Was Wendlers Entschuldigungen wert sind, dürften die Kollegen von RTL noch genau in Erinnerung haben. Als der damalige Castingshow-Juror von der Gleichschaltung der Medien fabulierte, nahm er seine Aussagen unter dem Druck der Öffentlichkeit zurück – um sich nur wenige Wochen später noch krasser zu äußern. Bei RTLzwei scheint man vor einem Rückfall im Jahr 2023 keine Sorgen zu haben. "Der Sender gibt radikalen Agenden und Positionen keine Plattform", lässt ein Sprecher ausrichten. Doch wie sich Wendler außerhalb des Programms äußert, darauf hat RTLzwei eben freilich nur bedingt Einfluss, auch wenn der Sänger jüngst – so ein Zufall – seinen Telegram-Account geschlossen hat.

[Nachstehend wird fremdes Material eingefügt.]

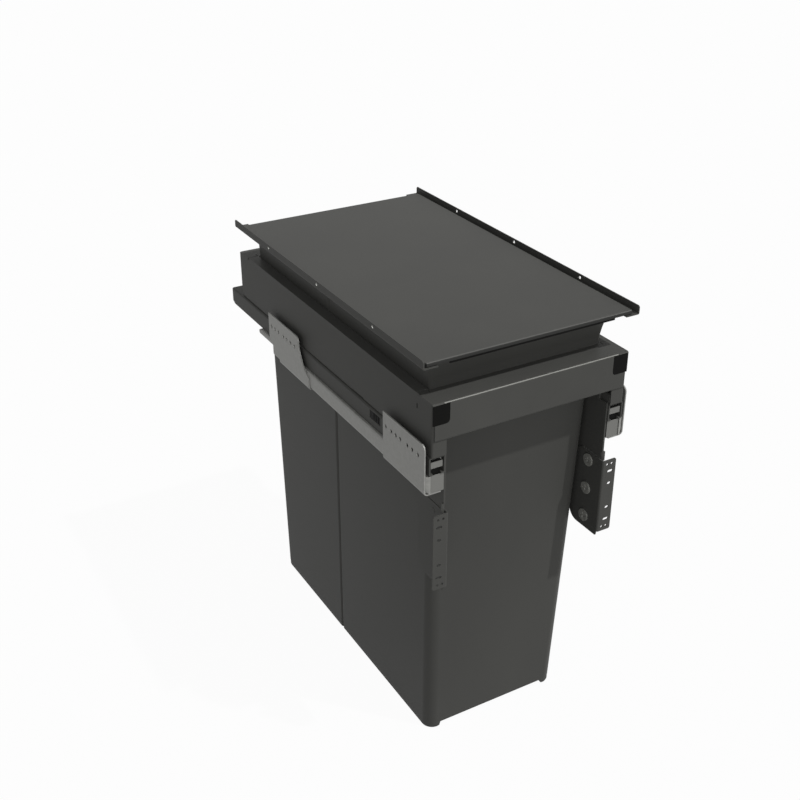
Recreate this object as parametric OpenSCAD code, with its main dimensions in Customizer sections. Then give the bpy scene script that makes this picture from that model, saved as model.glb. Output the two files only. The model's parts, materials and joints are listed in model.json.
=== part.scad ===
// Pull-out waste bin unit with two bins in tandem, for a narrow base cabinet.
// Front of the drawer faces -Y, X runs across the cabinet, Z points up.
// Working frame of the modules: x = 0 in the middle, y = 0 at the front face of
// the front bar, z = 0 at the top edge of the drawer frame. placed() moves it so
// that the origin sits under the middle of the whole unit.

/* [Output] */
// Piece to build, or all of them together

/* [Cabinet] */
// Clear width between the two cabinet sides
opening_w = 264; // [262:1:268]
// Distance from the cabinet side to the outer face of the fixing plates
packing = 4; // [3.5:0.5:5]

/* [Drawer frame] */
// Gap between a cabinet side and the frame side
side_gap = 10.75; // [10.5:0.05:11.25]
// Depth of the frame from front bar to rear wall
frame_d = 477; // [470:1:480]
// Height of the frame side down to its folded floor
frame_h = 61.5; // [60:0.5:61.5]
// Sheet thickness of frame, arms and brackets
sheet = 1.5; // [1.3:0.1:1.5]
// Outer radius of the folds
fold_r = 2.4; // [2:0.1:2.6]
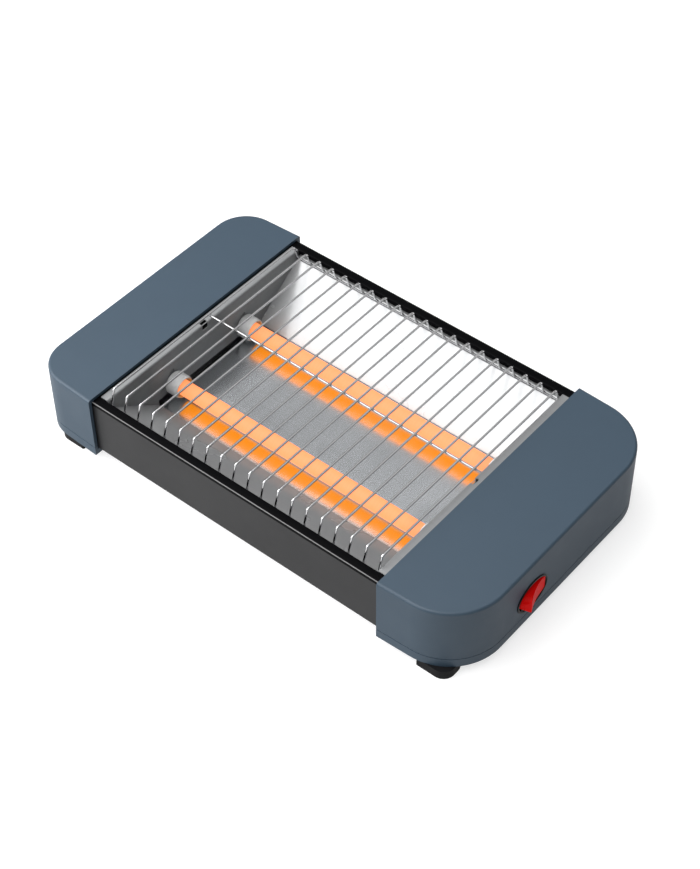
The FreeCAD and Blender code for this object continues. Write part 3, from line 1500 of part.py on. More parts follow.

Man weiß gar nicht, wer eigentlich verzweifelter ist: Michael Wendler, der dringend eine neue Einnahmequelle benötigt, der Produzent Rainer Laux und die Produktionsfirma Endemol Shine Germany, die auf ihrer Website irgendetwas von "Toleranz und gegenseitiger Wertschätzung" faselt, oder der Privatsender RTLzwei, der angesichts nachlassender Relevanz sein Heil in einer Figur sucht, die bei OnlyFans noch am besten aufgehoben war.

Aber wenn's der Rettung der miesen Einschaltquoten dient, dann schaut man wohl gerne über all die Verfehlungen der vergangenen Jahre hinweg – und lässt ganz nebenbei auch noch eigene Initiativen unglaubwürdig erscheinen. "Hass hat Hausverbot", tönte RTLzwei vor nicht mal einem Jahr. Für den Wendler gilt das augenscheinlich nicht.